15.11 In the view of the Appeal Board there was only one circumstance under which the Appellant Sellers could have been relieved of its absolute obligation under Clause 11.3 and that was if there had been a total ban on the export of Ukrainian feed corn from Ukraine. In that case all Three Contracts would have been under English law, 'frustrated', relieving both parties from their obligations under them. This was not the case under the Ukraine export quota restrictions. On the contrary, in the period of export restrictions up to 31st December 2010, grain up to the total quantity of 3,000,000 mts could be exported, under export licences, from Ukraine.15.12 Alternatively, in a situation of a total ban on the export of the goods, which are subject of the contract in question, the seller can invoke the provisions of Clause 17 to entitle him to cancel the contract. This is exactly what happened in Pagnan SpA v Tradax"
"generally impermissible……to raise a new point of law which requires consideration of factual materials and in relation to which material findings might have been sought and made had the point been raised at the arbitration. Both the appellant and the respondent are confined to the findings made in the award. The respondent can argue new points of law based on those findings. If, however, the failure to argue the point which the respondent wishes to raise has the result that not all potentially relevant findings have been made then it should not be open to it."
Question 2 - Does clause 17 of GAFTA78 only relieve sellers of an obligation to obtain an export licence in circumstances where there is a prohibition amounting to a "total ban"?
"15.15 Once the conclusion is reached that the Appellant Sellers were under an absolute obligation, Clause 11.3 overrides Clause 17 except in a situation of a total ban. As illustrated above in paragraph 15.12 the seller can then invoke Clause 17 to enable him to cancel the contract.
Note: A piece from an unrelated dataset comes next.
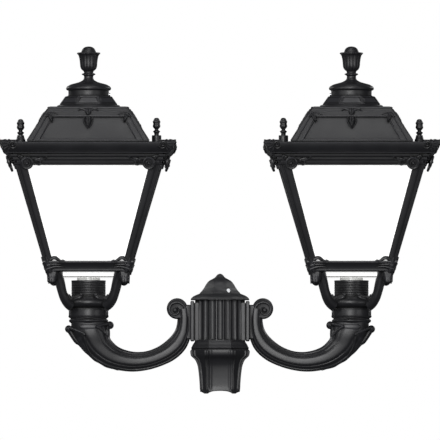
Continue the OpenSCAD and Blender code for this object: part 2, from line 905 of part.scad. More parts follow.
module chimney_screw() {
    color(STEEL)
    on_seat()
    translate([-chimney_r, 0, chimney_z + 3])
        along_x() {
            cylinder(r = 1.5, h = 5);
            translate([0, 0, -1.8])
                cylinder(r = 2.6, h = 1.8);
        }
}

module finial() {
    k = finial_h / 61;
    color(BLACK)
    on_seat()
    translate([0, 0, finial_z])
        rotate_extrude()
            polygon([[0, -16], [4, -16], [4, 0], [13.6, 0], [10, 2.4 * k], [8.2, 5.5 * k], [8.2, 9.6 * k],
                [10.6, 10.6 * k], [11.3, 12 * k], [10.6, 13.4 * k], [8.2, 14.8 * k], [8.2, 16.5 * k],
                [12.2, 20.5 * k], [14.4, 24.5 * k], [15.2, 30.5 * k], [16.4, 41 * k], [17.6, 45 * k],
                [20.1, 47.6 * k], [19.8, 49.6 * k], [16.8, 50.8 * k], [12.4, 51.2 * k], [11.8, 54 * k],
                [9.4, 57.4 * k], [5.2, 60 * k], [0, 61 * k]]);
}

module finial_nut() {
    color(STEEL)
    on_seat()
    translate([0, 0, finial_z - 4])
        difference() {
            union() {
                translate([0, 0, -1.5])
                    cylinder(r = 9, h = 1.5);
                translate([0, 0, -8])
                    cylinder(r = 7.5, h = 6.5, $fn = 6);
            }
            translate([0, 0, -9])
                cylinder(r = 4 + FIT, h = 10);
        }
}

// A thumb knob: its stud passes the roof and screws into a lug of the cage. Lift raises the inner knob's head.
module thumb_knob(x, lift) {
    stud = knob_stud_d / 2;
    h = boss_top_z;
    color(BLACK)
    on_seat()
    translate([x, 0, 0])
        rotate_extrude()
            polygon([[0, stud_z], [stud, stud_z], [stud, h], [4, h], [4, h + 2 + lift], [5.6, h + 3.2 + lift],
                [5.6, h + 5 + lift], [3.4, h + 6.4 + lift], [3.2, h + 8 + lift], [5.4, h + 11 + lift],
                [6.6, h + 14 + lift], [6.2, h + 18.5 + lift], [6.7, h + 21 + lift], [5.8, h + 24 + lift],
                [3.4, h + 27 + lift], [0, h + 28.2 + lift]]);
}

module inner_knob() {
    thumb_knob(-knob_x, 2.3);
}

module outer_knob() {
    thumb_knob(knob_x, 0);
}

// ---- the assembly -------------------------------------------------------------------------------

post_capital();
post_set_screws();
hub_drum();
hub_base_screws();
hub_cap();
cap_gasket();
cap_bracket();
cap_screws();
terminal_tray();
terminal_block();
terminal_screws();

left() arm();  // left_arm
left() arm_gasket();  // left_arm_gasket
left() arm_bolts();  // left_arm_bolts
left() supply_lead();  // left_supply_lead
left() cradle();  // left_cradle
left() neck_screws();  // left_neck_screws
left() lamp_cup();  // left_lamp_cup
left() lampholder();  // left_lampholder
left() lamp();  // left_lamp
left() diffuser();  // left_diffuser
left() cage();  // left_cage
left() cage_screws();  // left_cage_screws
left() roof_gasket();  // left_roof_gasket
left() roof_cover();  // left_roof_cover
left() vent_ring();  // left_vent_ring
left() chimney_cap();  // left_chimney_cap
left() chimney_screw();  // left_chimney_screw
left() finial();  // left_finial
left() finial_nut();  // left_finial_nut
left() inner_knob();  // left_inner_knob
left() outer_knob();  // left_outer_knob

arm();  // right_arm
arm_gasket();  // right_arm_gasket
arm_bolts();  // right_arm_bolts
supply_lead();  // right_supply_lead
cradle();  // right_cradle
neck_screws();  // right_neck_screws
lamp_cup();  // right_lamp_cup
lampholder();  // right_lampholder
lamp();  // right_lamp
diffuser();  // right_diffuser
cage();  // right_cage
cage_screws();  // right_cage_screws
roof_gasket();  // right_roof_gasket
roof_cover();  // right_roof_cover
vent_ring();  // right_vent_ring
chimney_cap();  // right_chimney_cap
chimney_screw();  // right_chimney_screw
finial();  // right_finial
finial_nut();  // right_finial_nut
inner_knob();  // right_inner_knob
outer_knob();  // right_outer_knob
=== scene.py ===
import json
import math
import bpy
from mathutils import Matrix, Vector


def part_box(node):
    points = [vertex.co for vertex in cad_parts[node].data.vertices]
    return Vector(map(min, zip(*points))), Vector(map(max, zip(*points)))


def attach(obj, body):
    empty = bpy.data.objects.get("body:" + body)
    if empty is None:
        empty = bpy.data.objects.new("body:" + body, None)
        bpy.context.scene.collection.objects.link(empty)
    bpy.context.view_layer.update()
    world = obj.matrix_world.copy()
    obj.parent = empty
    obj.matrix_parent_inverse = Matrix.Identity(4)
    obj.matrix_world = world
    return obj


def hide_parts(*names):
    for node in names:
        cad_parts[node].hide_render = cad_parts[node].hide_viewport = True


bl_info = {
    "name": "Twin Lantern Post Head",
    "version": (1, 0, 0),
    "blender": (4, 2, 0),
    "location": "3D View > Sidebar > Lantern",
    "description": "Builds the cast skins of a twin-lantern post head round its packed frame",
    "category": "Add Mesh",
}

import bmesh
import bpy
import numpy as np
from mathutils import Vector

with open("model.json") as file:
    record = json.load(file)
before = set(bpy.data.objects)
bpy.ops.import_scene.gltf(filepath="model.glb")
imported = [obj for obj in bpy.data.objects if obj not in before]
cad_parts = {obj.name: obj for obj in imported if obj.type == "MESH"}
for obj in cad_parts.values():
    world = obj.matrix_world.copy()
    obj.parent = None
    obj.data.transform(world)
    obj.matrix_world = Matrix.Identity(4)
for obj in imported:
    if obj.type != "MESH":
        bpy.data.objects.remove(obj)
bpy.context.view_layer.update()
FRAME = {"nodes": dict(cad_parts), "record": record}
MM = 0.001
X, Y, Z = np.eye(3)


def box_mm(node):
    """Lowest and highest corner of a frame node in millimetres."""
    low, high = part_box(node)
    return np.array(low) / MM, np.array(high) / MM


# ---- heights and widths taken from the frame ------------------------------------------------------

CAPITAL_TOP = box_mm("post_capital")[1][2]
DRUM_LOW, DRUM_HIGH = box_mm("hub_drum")
CAP_LOW, CAP_HIGH = box_mm("hub_cap")
CAP_SCREWS_LOW, CAP_SCREWS_HIGH = box_mm("cap_screws")
CAGE_LOW, CAGE_HIGH = box_mm("right_cage")
ROOF_LOW, ROOF_HIGH = box_mm("right_roof_cover")
CHIMNEY_LOW, CHIMNEY_HIGH = box_mm("right_chimney_cap")
KNOB_LOW, KNOB_HIGH = box_mm("right_outer_knob")

# the lantern's own heights are counted from its seat on the arm
REACH = (ROOF_LOW[0] + ROOF_HIGH[0]) / 2
SEAT = box_mm("right_cradle")[0][2]
DIFFUSER_Z = box_mm("right_diffuser")[0][2] - SEAT
FOOT, CAGE_TOP = CAGE_LOW[2] - SEAT, CAGE_HIGH[2] - SEAT
ROOF_Z, ROOF_TOP = ROOF_LOW[2] - SEAT, ROOF_HIGH[2] - SEAT
EAVE_HALF = (ROOF_HIGH[0] - ROOF_LOW[0]) / 2
VENT_TOP = box_mm("right_vent_ring")[1][2] - SEAT
CHIMNEY_Z, FINIAL_Z = CHIMNEY_LOW[2] - SEAT, CHIMNEY_HIGH[2] - SEAT
CROWN_Z = box_mm("right_finial")[1][2] - SEAT
KNOB_X = (KNOB_LOW[0] + KNOB_HIGH[0]) / 2 - REACH
KNOB_Z, KNOB_TOP = KNOB_LOW[2] - SEAT, KNOB_HIGH[2] - SEAT
KNOB_LIFT = box_mm("right_inner_knob")[1][2] - KNOB_HIGH[2]
HUB_Z, HUB_TOP = DRUM_LOW[2], DRUM_HIGH[2]
PAD_X = box_mm("right_arm_gasket")[1][0]
CAP_SCREW_Z = (CAP_SCREWS_LOW[2] + CAP_SCREWS_HIGH[2]) / 2
CAP_SCREW_AZIMUTHS = (-62, 118)
NECK_SCREW_AZIMUTHS = (-25, 205)
CABLE_RADIUS = 10
VENT_BORE = 30.0
KNOB_BULB = 28.2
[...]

Since there was not, as the Appeal Board finds, a total ban on the export of grain from Ukraine, Clause 17 does not come into play."
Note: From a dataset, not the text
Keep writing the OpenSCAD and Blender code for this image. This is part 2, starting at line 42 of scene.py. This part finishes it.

"In case of prohibition…restricting export, whether partially or otherwise….to the extent of such total or partial restriction….this contract or any unfulfilled portion thereof shall be cancelled".
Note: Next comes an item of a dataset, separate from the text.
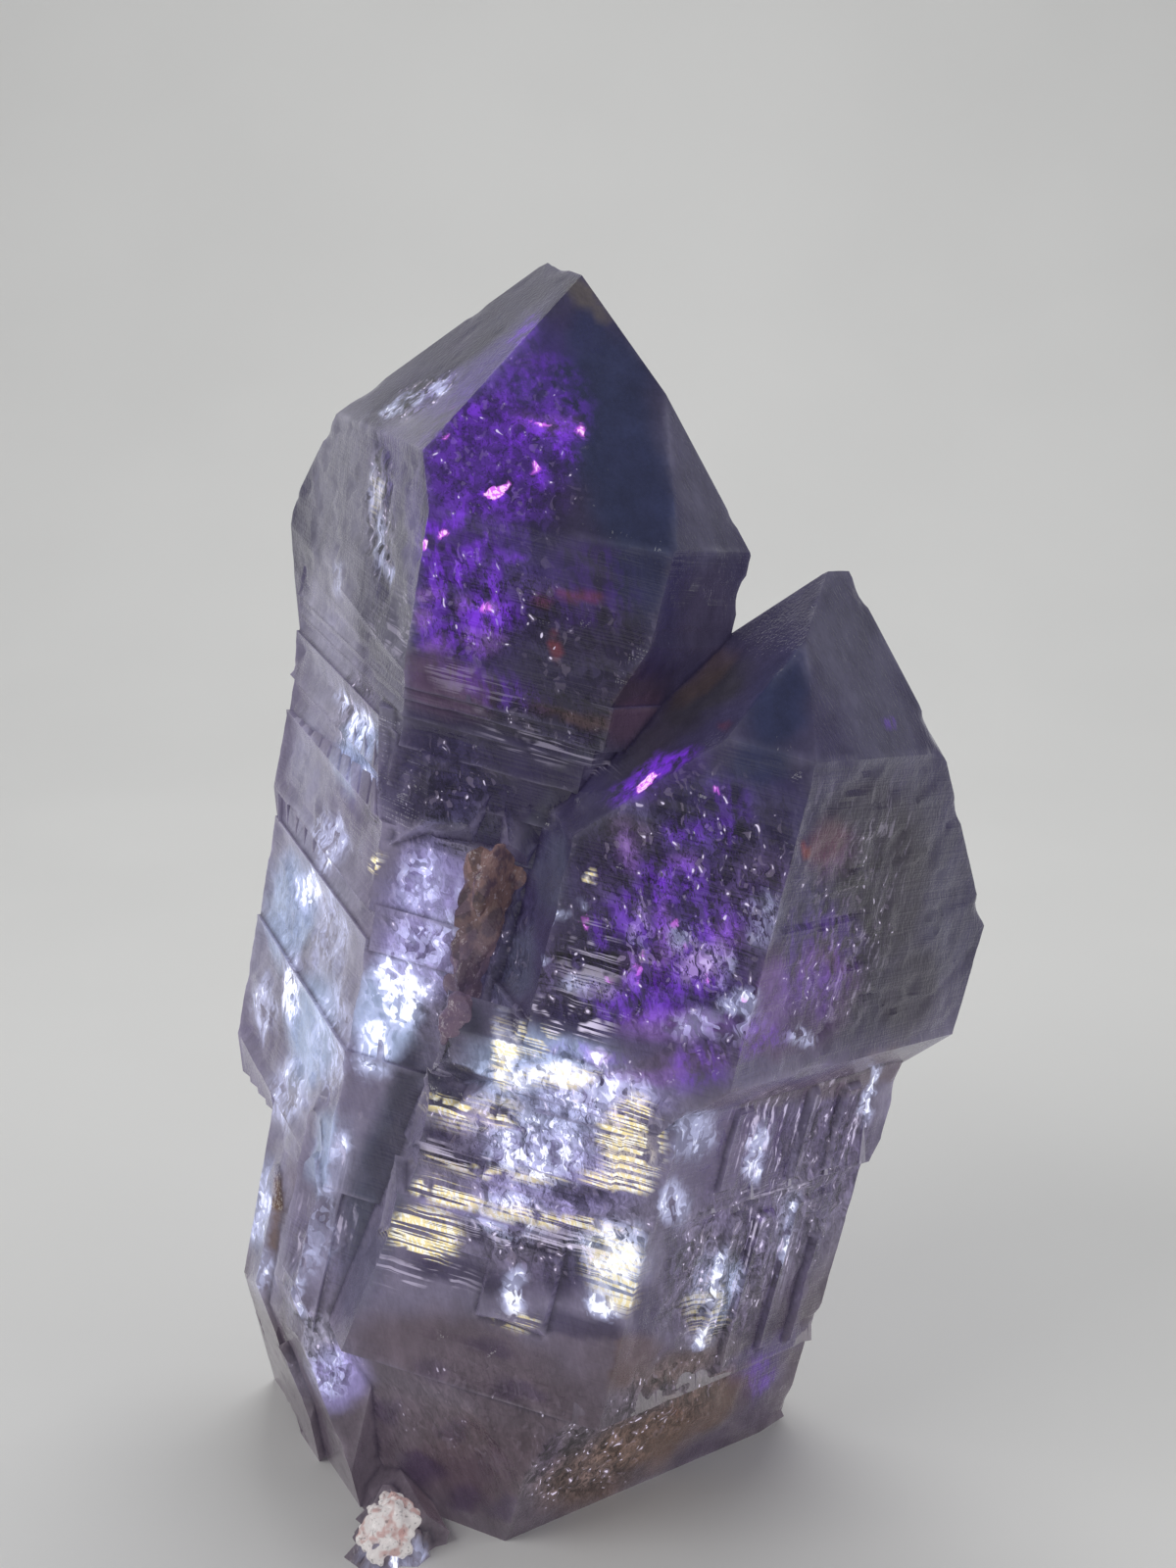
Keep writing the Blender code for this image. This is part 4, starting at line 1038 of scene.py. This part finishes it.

"The judge, agreeing with the arbitrators and the Board of Appeal on this point, held that the Prohibition clause requires a causal link between the event in question (usually, but not necessarily, a total or partial prohibition of the shipment of goods) and the sellers' inability to perform their contract and in my view he was right to do so." (emphasis added).
Question 3 - Are sellers not able to rely upon clause 17 of GAFTA78 when they are not "prevented" but merely "restricted" from making shipments?
(1) A "prohibition of export" or "blockade" or "hostilities" or an "executive or legislative act done by or on behalf of the (relevant) government"
(2) "restricting export, whether partially or otherwise".
"The natural construction of this contract in my judgment is that the sellers were to provide for the export certificate, but, in case of any executive or legislative act done by, or on behalf of, the government of Thailand (as the country of origin and shipment) restricting export, the unfulfilled portion of the contract was to be cancelled. That construction does not deprive the special condition of effect. The obligation to provide for the export certificate remained on the sellers. If the certificate was not provided for as a result of oversight, error, mishap, bureaucratic inefficiency or delay, and probably also if the certificate was not provided for simply because the Thai authorities failed to issue it, the sellers would remain liable. But, if the sellers were unable to provide for the certificate because of any impediment falling within the carefully-defined ambit of cl. 19, they were relieved of their contractual obligation because that is what cl. 19 says and there is no indication whatever that cl. 9 is not to apply to this as to all other contractual obligations." (emphasis added)
"15.17 The Appeal board accept these contentions of Mr Debattista but are caught by the word "prevent" in Clause 17. The truth is that the Appellant Sellers were not, in the terms of Clause 17, 'prevented' from making shipments to the Respondent Buyers but merely restricted in doing so. Indeed so restricted that they were eventually unable to obtain the export licences."
"15.21 Since the Appeal Board has held that the Appellant Sellers cannot rely on Clause 17 then it is not necessary to decide if they had produced sufficient proof to justify the Three Contracts being deemed to have been cancelled. However if the Appeal Board was to decide this issue they would have held that the Appellant Sellers fully satisfied this requirement under Clause 17."
(1) In order to be able to establish a qualifying event under clause 17 of GAFTA 1978 it is sufficient to show a relevant event "restricting" rather than "preventing" export.
(2) If a qualifying event is established it is also necessary to show that that event caused the inability to perform.
Conclusion
(1) Clause 17 of GAFTA78 operates as a qualification to clause 11.3 but is not overridden by it.(2) Clause 17 of GAFTA78 does not only relieve sellers of an obligation to obtain an export licence in circumstances where there is a prohibition amounting to a "total ban".
(3) (a) In order to be able to establish a qualifying event under clause 17 of GAFTA 1978 it is sufficient to show a relevant event "restricting" rather than "preventing" export.
(b) If a qualifying event is established it is also necessary to show that that event caused the inability to perform.